To simply break even, an instructor would often need to teach a very large number of students over many years. And that calculation still ignores the enormous amount of unpaid preparation, mentoring, logistics, servicing, dive planning, and post-course support that conscientious instructors routinely provide.


Most dedicated CCR instructors continue teaching because they genuinely care about the diving community and want to pass on safe habits, knowledge, and experience.

It is far more about passion than profit.


A Personal Reflection


Over the past 25+ years, I have had the privilege of teaching on six different rebreather platforms in a wide variety of demanding environments. Those years have included cold water, deep diving, technical expeditions, mixed-gas operations, and countless hours spent both underwater and mentoring divers. What I have come to appreciate most is the value of experience, not simply certification levels or logged depth, but the gradual accumulation of judgment, humility, problem-solving ability, and perspective.


Every unit teaches something different. Every environment teaches something different. Every student teaches something different. The longer I teach, the more I appreciate how much there still is to learn.
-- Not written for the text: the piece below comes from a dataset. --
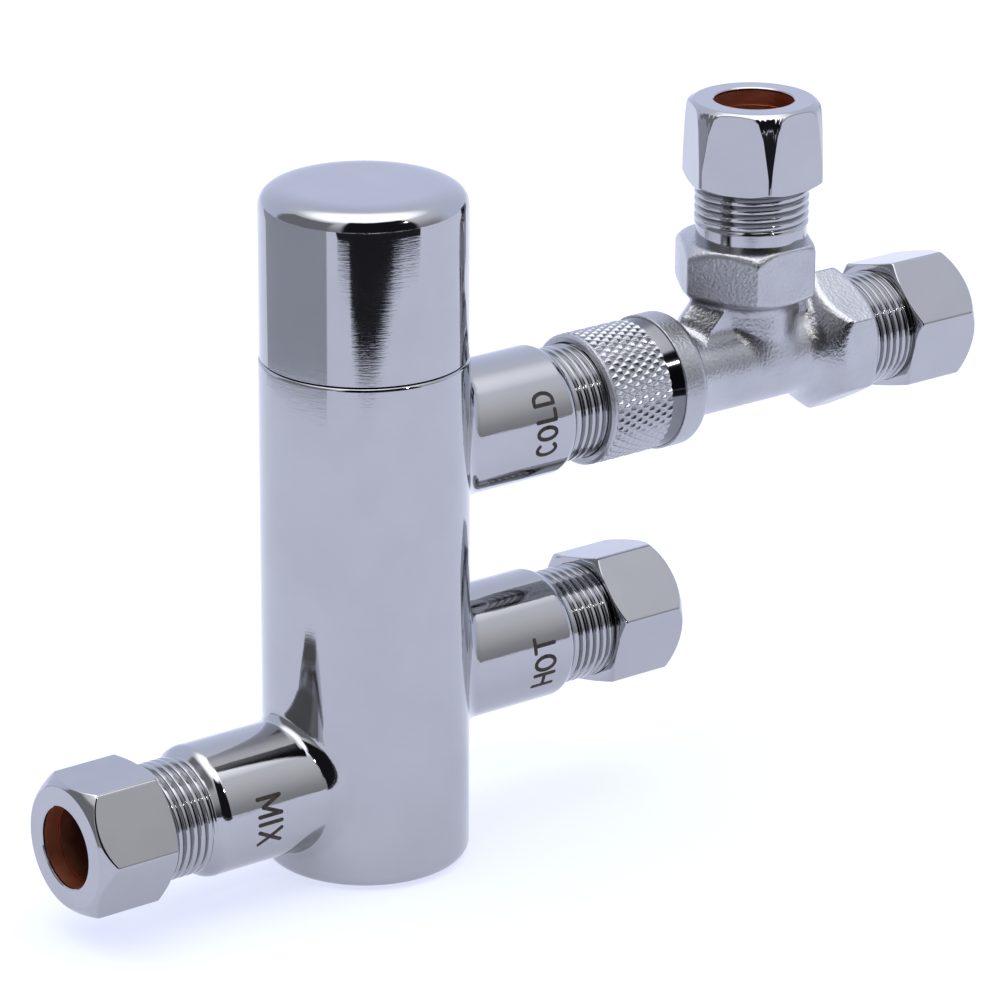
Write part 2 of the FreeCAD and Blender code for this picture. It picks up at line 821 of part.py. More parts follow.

CCR diving remains one of the most rewarding forms of diving imaginable, but it demands respect, discipline, and continual learning from both students and instructors alike.


For readers interested in more of my thoughts and experiences related to CCR and rebreather diving, you can explore my previous writings here.


Final Thoughts


Behind every experienced CCR instructor is usually decades of investment; financial, personal, and emotional. The equipment alone represents a major commitment. The training never truly ends. The operational costs remain constant. And the responsibility toward students is immense.

When choosing a CCR instructor, experience matters. Depth of knowledge matters. Breadth of experience matters. And passion for the craft matters.


Because in CCR diving, the best instructors are rarely the ones chasing profit. They are usually the ones who simply love the diving enough to dedicate their lives to doing it well.